One good idea for building a very high quality audio equipment is to keep the traditional star grounding topology inside the equipment and prevent any RF from entering the enclosure. By keeping the RF out of the main circuit board, the LF grounding can be more freely done, according to audio requirements.

To kepe the RF out, the equipment enclosure should be fully metallic and any removable panels should be tightened with screws (every 5 .. 10 cm so that they make good contact). For both input and output use use connectors isolated from the enclosure, but connect the connector ground terminal through a capacitor (1 .. 10 nF) with as short wire as possible. The capacitor will have a low impedance at RF, but 100 k .. 1Mohm impedance at hum frequencies and their harmonics, thus adding very little hum. This approach is recommended for all unbalanced connectors (RCA, 6.3 mm jack, 3.5 mm jack, BNC etc.). If you are using balanced connections with XLR connectors, wire the pin 1 ground directly to the case (do not connect it to the analogue signal star ground points).

For extra protection add ferrite beads to the wires inside equipment.

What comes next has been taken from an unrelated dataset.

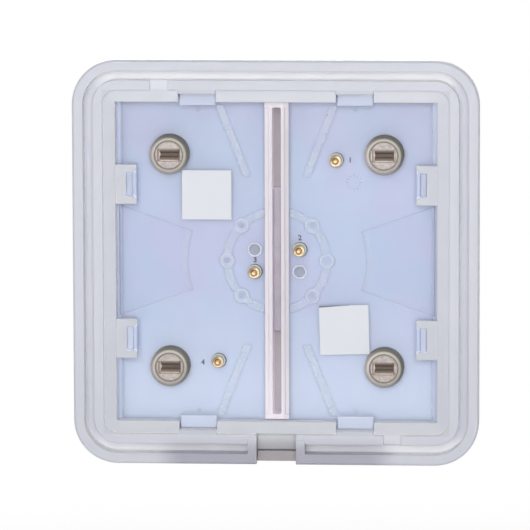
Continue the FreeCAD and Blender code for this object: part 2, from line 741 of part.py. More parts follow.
def make_light_guide():
    """Clear bar that fills the front wall's slot in the middle of the strip."""
    body = subpart("PartDesign::Body", "light_guide")
    sketch = sketch_on(body, "XZ_Plane", wall_inner - size.guide_rise)
    wide = size.slit_wide * 0.5 - size.guide_clear
    tall = size.guide_long * 0.5
    rectangle(sketch, -wide, -tall, wide, tall)
    pad(body, sketch, size.front_thick + size.guide_rise)


def make_socket(number, right, over):
    """Nickel socket with a sloping shoulder, a mouth and a wider inner room."""
    body = subpart("PartDesign::Body", "socket_shell_%d" % number)
    turned(body, [
        (size.socket_drop, ZERO), (size.socket_drop, size.socket_radius - size.shoulder_wide),
        (size.socket_drop + size.shoulder_tall, size.socket_radius),
        (board_rear, size.socket_radius), (board_rear, ZERO),
    ])
    wide = size.mouth_wide * 0.5
    tall = size.mouth_tall * 0.5
    mouth = sketch_on(body, "XZ_Plane", size.socket_drop - OVER)
    rectangle(mouth, -wide, -tall, wide, tall)
    pocket(body, mouth, size.socket_roof + OVER * 2.0)
    room = sketch_on(body, "XZ_Plane", size.socket_drop + size.socket_roof)
    tall = size.leaf_half + size.leaf_room
    rectangle(room, -wide, -tall, wide, tall)
    pocket(body, room, board_rear - size.socket_floor - size.socket_drop - size.socket_roof)
    stand(body, socket_across * right, socket_up * over)


def make_socket_spring(number, right, over):
    """Folded spring clip inside a socket, pinched towards its middle."""
    body = subpart("PartDesign::Body", "socket_spring_%d" % number)
    sheet_thick = size.leaf_thick
    foot = board_rear - size.socket_floor
    tip = size.socket_drop + size.socket_roof + size.leaf_clear
    pinch = tip + size.leaf_slope
    half = [
        (foot, size.leaf_half), (pinch, size.leaf_pinch + sheet_thick),
        (tip, size.leaf_flare), (tip, size.leaf_flare - sheet_thick),
        (pinch, size.leaf_pinch), (foot - sheet_thick, size.leaf_half - sheet_thick),
    ]
    outline = half + [(depth, -up) for depth, up in reversed(half)]
    sketch = sketch_on(body, "YZ_Plane")
    polygon(sketch, [(-depth, up) for depth, up in outline])
    made = pad(body, sketch, size.leaf_wide)
    made.Midplane = True
    stand(body, socket_across * right, socket_up * over)


def make_barrel(number, across, up):
    """Gold barrel of a contact pin, standing on the board."""
    body = subpart("PartDesign::Body", "contact_barrel_%d" % number)
    neck = size.plunger_radius + size.plunger_fit
    chest = size.barrel_drop + size.barrel_lip
    floor = board_rear - size.barrel_floor
    turned(body, [
        (size.barrel_drop, neck), (size.barrel_drop, size.barrel_radius),
        (board_rear, size.barrel_radius), (board_rear, ZERO), (floor, ZERO),
        (floor, size.barrel_bore), (chest, size.barrel_bore), (chest, neck),
    ])
    stand(body, across, up)


def make_plunger(number, across, up):
    """Gold plunger with a sloped tip and a collar under the barrel's lip."""
    body = subpart("PartDesign::Body", "contact_plunger_%d" % number)
    chest = size.barrel_drop + size.barrel_lip
    foot = chest + size.collar_tall
    collar = size.barrel_bore - size.plunger_fit
    turned(body, [
        (size.plunger_drop, ZERO), (size.plunger_drop, size.plunger_flat),
        (size.plunger_drop + size.plunger_slope, size.plunger_radius),
        (chest, size.plunger_radius), (chest, collar), (foot, collar), (foot, ZERO),
    ])
    stand(body, across, up)


def make_spring(number, across, up):
    """Coil spring between the plunger's collar and the barrel's floor."""
    node = subpart("Part::Feature", "contact_spring_%d" % number)
    wire = size.wire_radius.value
    mean = size.barrel_bore.value - size.spring_gap.value - wire
    start = size.barrel_drop.value + size.barrel_lip.value + size.collar_tall.value + wire
    end = board_rear.value - size.barrel_floor.value - wire
    count = int(round(size.spring_turns.value * COIL_SIDES))
    path = []
    for index in range(count + 1):
        angle = 2 * math.pi * index / COIL_SIDES
        depth = start + (end - start) * index / count
        path.append(FreeCAD.Vector(mean * math.cos(angle), -depth, mean * math.sin(angle)))
    along = (path[1] - path[0]).normalize()
    inward = FreeCAD.Vector(1, 0, 0)
    across_way = along.cross(inward).normalize()
    section = []
    for index in range(WIRE_SIDES + 1):
        angle = 2 * math.pi * index / WIRE_SIDES
        section.append(path[0] + inward * (wire * math.cos(angle)) + across_way * (wire * math.sin(angle)))
    spine = Part.makePolygon(path)
    node.Shape = spine.makePipeShell([Part.makePolygon(section)], True, False, 1)
    node.Placement = FreeCAD.Placement(FreeCAD.Vector(across.value, 0, up.value), FreeCAD.Rotation())


def stand(node, across, up):
    """Move a sub-part to its place on the panel."""
    bind(node, "Placement.Base.x", across)
    bind(node, "Placement.Base.z", up)


def make_label(name, across, up, turn):
    """Thin square label lying on the clear plate."""
    body = subpart("PartDesign::Body", name)
    sketch = sketch_on(body, "XZ_Plane", size.plate_drop - size.label_thick)
    half = label_side * 0.5
    rectangle(sketch, -half, -half, half, half)
    pad(body, sketch, size.label_thick)
    body.Placement.Rotation = FreeCAD.Rotation(FreeCAD.Vector(0, 1, 0), turn.value)
    stand(body, across, up)


def make_board_parts():
    """Touch controller and two lamps on the front side of the board."""
    half = size.chip_side * 0.5
    chip = subpart("PartDesign::Body", "touch_controller")
    sketch = sketch_on(chip, "XZ_Plane", board_front)
    rectangle(sketch, -half, -half, half, half)
    pad(chip, sketch, size.chip_tall)
    stand(chip, size.chip_x, ZERO)
    for name, over in (("guide_lamp_upper", 1), ("guide_lamp_lower", -1)):
        lamp = subpart("PartDesign::Body", name)
        sketch = sketch_on(lamp, "XZ_Plane", board_front)
        wide = size.lamp_wide * 0.5
        tall = size.lamp_long * 0.5
        rectangle(sketch, -wide, -tall, wide, tall)
        pad(lamp, sketch, size.lamp_tall)
        beside = strip_side - size.strip_step + size.lamp_gap + wide
        stand(lamp, beside, size.lamp_z * over)


PIN_PLACES = (
    (-size.pin_far_x, size.pin_far_z),
    (-size.pin_near_x, size.pin_near_z),
    (size.pin_near_x, -size.pin_near_z),
    (size.pin_far_x, -size.pin_far_z),
)

make_front_panel()
make_diffuser_frame()
make_clear_carrier()
make_touch_board()
make_light_strip()
make_light_guide()
for number, (right, over) in enumerate(mirrored_signs(), start=1):
    make_socket(number, right, over)
    make_socket_spring(number, right, over)
for number, (across, up) in enumerate(PIN_PLACES, start=1):
    make_barrel(number, across, up)
    make_plunger(number, across, up)
    make_spring(number, across, up)
make_label("label_upper", between_across - size.label_up_x, between_up - size.label_up_z, ZERO)
make_label("label_lower", size.label_low_x - between_across, size.label_low_z - between_up, size.label_turn)
make_board_parts()
doc.recompute()

for item in doc.Objects:
    if "Invalid" in item.State or "Error" in item.State:
        raise RuntimeError("%s failed: %s" % (item.Name, item.State))

os.makedirs("parts", exist_ok=True)
for node in SUBPARTS:
    if node.Shape.isNull() or not node.Shape.isValid():
        raise RuntimeError("%s has no valid shape" % node.Label)
    node.Shape.exportStep("parts/%s.step" % node.Label)
    box = node.Shape.BoundBox
    print("%-22s solids %d volume %9.3f x %.2f %.2f y %.2f %.2f z %.2f %.2f" % (
        node.Label, len(node.Shape.Solids), node.Shape.Volume,
        box.XMin, box.XMax, box.YMin, box.YMax, box.ZMin, box.ZMax))
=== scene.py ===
import bmesh
import bpy
import math
from bpy.props import FloatProperty, FloatVectorProperty, IntProperty, PointerProperty
from mathutils import Matrix, Vector


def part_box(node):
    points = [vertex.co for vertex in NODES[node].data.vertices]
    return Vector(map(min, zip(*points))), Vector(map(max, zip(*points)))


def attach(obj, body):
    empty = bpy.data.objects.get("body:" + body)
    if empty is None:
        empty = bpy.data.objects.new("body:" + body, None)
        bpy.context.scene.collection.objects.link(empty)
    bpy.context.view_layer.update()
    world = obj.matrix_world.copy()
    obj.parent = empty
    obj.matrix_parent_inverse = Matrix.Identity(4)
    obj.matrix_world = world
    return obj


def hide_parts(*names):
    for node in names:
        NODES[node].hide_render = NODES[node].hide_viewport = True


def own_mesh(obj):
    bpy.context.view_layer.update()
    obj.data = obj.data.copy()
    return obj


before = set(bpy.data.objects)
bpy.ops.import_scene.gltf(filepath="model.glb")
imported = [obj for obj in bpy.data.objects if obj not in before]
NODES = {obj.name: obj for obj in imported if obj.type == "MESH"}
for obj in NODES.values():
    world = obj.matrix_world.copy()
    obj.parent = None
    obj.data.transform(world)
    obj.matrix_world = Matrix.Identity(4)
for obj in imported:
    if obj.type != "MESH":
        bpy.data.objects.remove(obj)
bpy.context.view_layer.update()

bl_info = {
    "name": "Wall switch touch panel",
    "version": (1, 0, 0),
    "blender": (4, 5, 0),
    "location": "3D Viewport > Sidebar > Touch Panel",
    "description": "Finishes, prints, labels and stage of the rear side of a wall switch touch panel",
    "category": "Object",
}

QUARTERS = (1, 2, 3, 4)
BOARD_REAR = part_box("touch_board")[1].y
PLATE_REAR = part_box("label_upper")[0].y


def colour(name, about, rgb):
    """A colour that the user may change."""
    return FloatVectorProperty(
        name=name, description=about, subtype="COLOR", size=3, min=0.0, max=1.0, default=rgb,
    )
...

Ferrite beads with a few turns of wire mounted close to the socket into both the signal and ground terminals of the connector will have an RF impedance of several hundred ohms but still practically no effect at audio frequencies. For adding effectively of this on input circuits, add a small 100pF-1nF chip capacitor after the ferrite beads from the signal wire to the ground (with 1000 ohm signal source impedance, this capacitor could be up to 1 nF, thus the corner frequency of 160 kHz). Do not use this kind of capacitor on the output circuits, since this can cause stability problems to some op-amps.